In algorithmic trading, HMMs can be used to identify hidden market regimes like uptrends, downtrends, or ranging conditions based on sequences of observed price and volume data.

Traders dynamically adjust strategies according to the inferred market state.

Machine Learning Filtering

Machine learning filtering uses algorithms to sift through financial data to identify specific patterns or classify price movements.

These models excel at extracting relevant signals from the vast amount of market noise.

ARMA and GARCH Models

ARMA (AutoRegressive Moving Average) and GARCH (Generalized Autoregressive Conditional Heteroskedasticity) models are specialized time-series analysis tools designed to capture and forecast the dynamics of financial market data.

They’re better at some forms of data than others.

Using them exclusively for something like predicting stock prices is not likely to lead to good results.

However, these models are good at identifying autoregressive behaviors, which can be applicable to volatility clustering in time series. (Volatility tends to have a “memory.”)

 

Challenges in Filtering Signal from Noise

  • Overfitting – Creating models that are too complex and fit the noise in the data rather than the underlying signal.

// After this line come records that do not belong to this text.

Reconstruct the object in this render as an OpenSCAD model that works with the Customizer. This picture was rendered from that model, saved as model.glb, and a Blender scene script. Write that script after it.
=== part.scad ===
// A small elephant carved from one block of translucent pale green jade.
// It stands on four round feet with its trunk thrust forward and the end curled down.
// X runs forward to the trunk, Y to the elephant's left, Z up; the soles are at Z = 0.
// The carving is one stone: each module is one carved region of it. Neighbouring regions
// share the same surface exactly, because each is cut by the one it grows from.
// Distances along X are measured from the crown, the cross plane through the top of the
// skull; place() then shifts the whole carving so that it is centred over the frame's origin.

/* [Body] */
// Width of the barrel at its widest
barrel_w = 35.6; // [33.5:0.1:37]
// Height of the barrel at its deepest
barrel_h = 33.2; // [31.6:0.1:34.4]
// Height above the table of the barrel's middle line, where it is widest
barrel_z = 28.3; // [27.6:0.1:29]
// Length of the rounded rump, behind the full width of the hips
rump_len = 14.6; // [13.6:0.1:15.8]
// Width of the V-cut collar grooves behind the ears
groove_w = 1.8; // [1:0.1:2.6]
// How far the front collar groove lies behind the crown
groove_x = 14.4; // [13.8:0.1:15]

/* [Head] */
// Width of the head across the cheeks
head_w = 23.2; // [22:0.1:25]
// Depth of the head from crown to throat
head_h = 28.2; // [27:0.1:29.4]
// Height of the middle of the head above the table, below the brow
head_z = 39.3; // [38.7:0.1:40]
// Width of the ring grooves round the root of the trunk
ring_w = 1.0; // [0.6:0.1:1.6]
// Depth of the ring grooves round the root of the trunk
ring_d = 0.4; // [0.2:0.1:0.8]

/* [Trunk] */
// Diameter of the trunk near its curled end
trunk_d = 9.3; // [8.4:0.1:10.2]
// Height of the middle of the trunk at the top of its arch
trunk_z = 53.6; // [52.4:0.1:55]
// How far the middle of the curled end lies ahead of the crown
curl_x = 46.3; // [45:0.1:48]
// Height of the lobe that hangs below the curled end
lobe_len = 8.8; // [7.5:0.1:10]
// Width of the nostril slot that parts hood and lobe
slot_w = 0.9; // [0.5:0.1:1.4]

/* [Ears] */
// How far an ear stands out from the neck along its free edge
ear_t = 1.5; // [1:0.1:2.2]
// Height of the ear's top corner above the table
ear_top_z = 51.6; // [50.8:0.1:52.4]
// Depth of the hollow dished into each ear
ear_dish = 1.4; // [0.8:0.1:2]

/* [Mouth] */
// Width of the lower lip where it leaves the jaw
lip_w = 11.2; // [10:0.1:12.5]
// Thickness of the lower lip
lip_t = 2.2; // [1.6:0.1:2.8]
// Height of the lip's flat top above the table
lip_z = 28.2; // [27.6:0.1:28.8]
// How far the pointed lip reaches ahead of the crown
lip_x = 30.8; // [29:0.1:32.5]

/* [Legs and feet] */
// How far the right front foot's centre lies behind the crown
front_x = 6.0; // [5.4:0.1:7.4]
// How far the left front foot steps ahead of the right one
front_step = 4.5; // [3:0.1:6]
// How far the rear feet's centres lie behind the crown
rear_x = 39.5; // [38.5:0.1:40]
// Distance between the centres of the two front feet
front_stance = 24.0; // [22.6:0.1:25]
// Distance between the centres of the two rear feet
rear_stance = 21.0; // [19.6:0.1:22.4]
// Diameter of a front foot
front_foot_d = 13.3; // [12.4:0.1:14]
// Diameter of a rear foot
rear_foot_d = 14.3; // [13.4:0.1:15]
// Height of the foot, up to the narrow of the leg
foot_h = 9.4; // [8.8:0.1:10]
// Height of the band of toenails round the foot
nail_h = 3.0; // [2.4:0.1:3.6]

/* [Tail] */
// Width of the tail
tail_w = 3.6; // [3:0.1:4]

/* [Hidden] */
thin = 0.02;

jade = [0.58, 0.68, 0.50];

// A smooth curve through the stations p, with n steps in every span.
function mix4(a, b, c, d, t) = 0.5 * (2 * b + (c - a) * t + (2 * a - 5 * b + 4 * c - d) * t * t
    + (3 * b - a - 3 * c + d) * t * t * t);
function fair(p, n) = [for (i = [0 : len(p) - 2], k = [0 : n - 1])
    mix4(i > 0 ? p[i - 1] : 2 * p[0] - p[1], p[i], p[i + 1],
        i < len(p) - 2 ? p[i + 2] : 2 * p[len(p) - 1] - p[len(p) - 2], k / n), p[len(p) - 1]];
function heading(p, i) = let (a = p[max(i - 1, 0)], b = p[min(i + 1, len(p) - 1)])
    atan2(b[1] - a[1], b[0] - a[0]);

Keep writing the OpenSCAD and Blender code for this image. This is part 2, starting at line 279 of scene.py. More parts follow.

Trading is about getting it right going forward and not optimizing based on past data.
  • Model Risk – The risk that the quantitative model might be based on flawed assumptions or incorrect data.
  • Adaptive Markets Hypothesis – Suggests that market efficiency evolves and that strategies effective in finding signals in the past may not work in the future due to changes in market dynamics. With today’s computing power, good algorithms are typically reverse-engineered quickly.
  • No Perfect Filter – Every method has limitations and might distort the signal under certain conditions. Multiple methods are used to triangulate.
  • Market Dynamics – Market dynamics change, and a filter that works well in one environment might perform poorly in another.
  • Backtesting and Validation – Backtest strategies that rely on filtering extensively to assess their robustness and avoid curve-fitting.